A host of other huge funds have serious shortfalls. Chrysler Corp’s six retirement plans, for example, hold less than two thirds of the $8.7 billion they need to pay future benefits; the company promises to make up the gap, but until it does–after the turn of the century–PBGC is potentially liable for about $3.3 billion. Bethlehem Steel’s plans are short $1.3 billion and General Motors’ $7.2 billion. None of this matters so long as the firms survive and keep putting money into the pension funds. But more underfunding means bigger losses for PBGC if a company goes under.
Many of these problems are due to the labor-management bargain that created PBGC in 1974. PBGC doesn’t operate like a normal insurance company. Premiums, which are set by Congress, are only vaguely related to the risk that a plan will run out of money; the thousands of well-funded pension plans pay higher premiums than their odds of failure justify in order to keep rates down for a small number, mainly at unionized manufacturers and airlines, which are short of funds. “The program is set up to take money from some people and redistribute it to others,” says Kathleen Utgoff, the agency’s former head.
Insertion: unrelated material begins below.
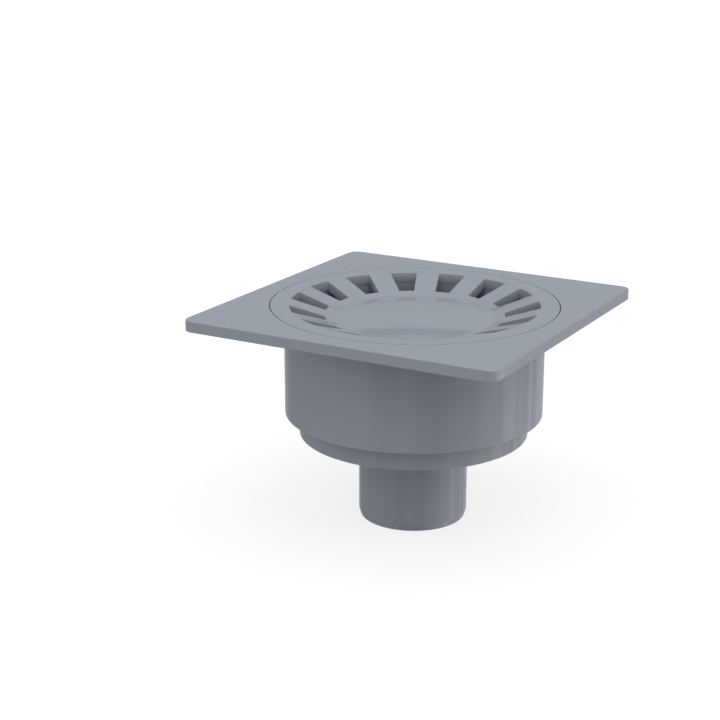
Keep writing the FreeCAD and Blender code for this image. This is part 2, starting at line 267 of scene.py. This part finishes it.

In fact, while government insures pensions, it barely regulates them. Employers are largely free to adjust the numbers. In 1990, for example, General Motors determined that its pension investments would earn an average of 11 percent a year over the long term; in 1989, it had projected an average return of only about 10 percent. Such changes in pension assumptions reduced GM’s 1990 loss by $290 million–without improving the pension plans’ actual condition. Worse, the law lets a company like Chrysler boost pensions even if its plans lack the funds to pay the benefits it had promised previously. That gives management a low-cost way to keep workers happy–and increases the PBGC’s risks.
Identifying the problems is easy. But after the collapse of the savings and loan insurance fund and the looming insolvency of the bank insurance fund, the last thing Washington wants to hear about is another ill-fated federal insurance program. Politically, that reluctance is understandable. I the end it may also prove expensive.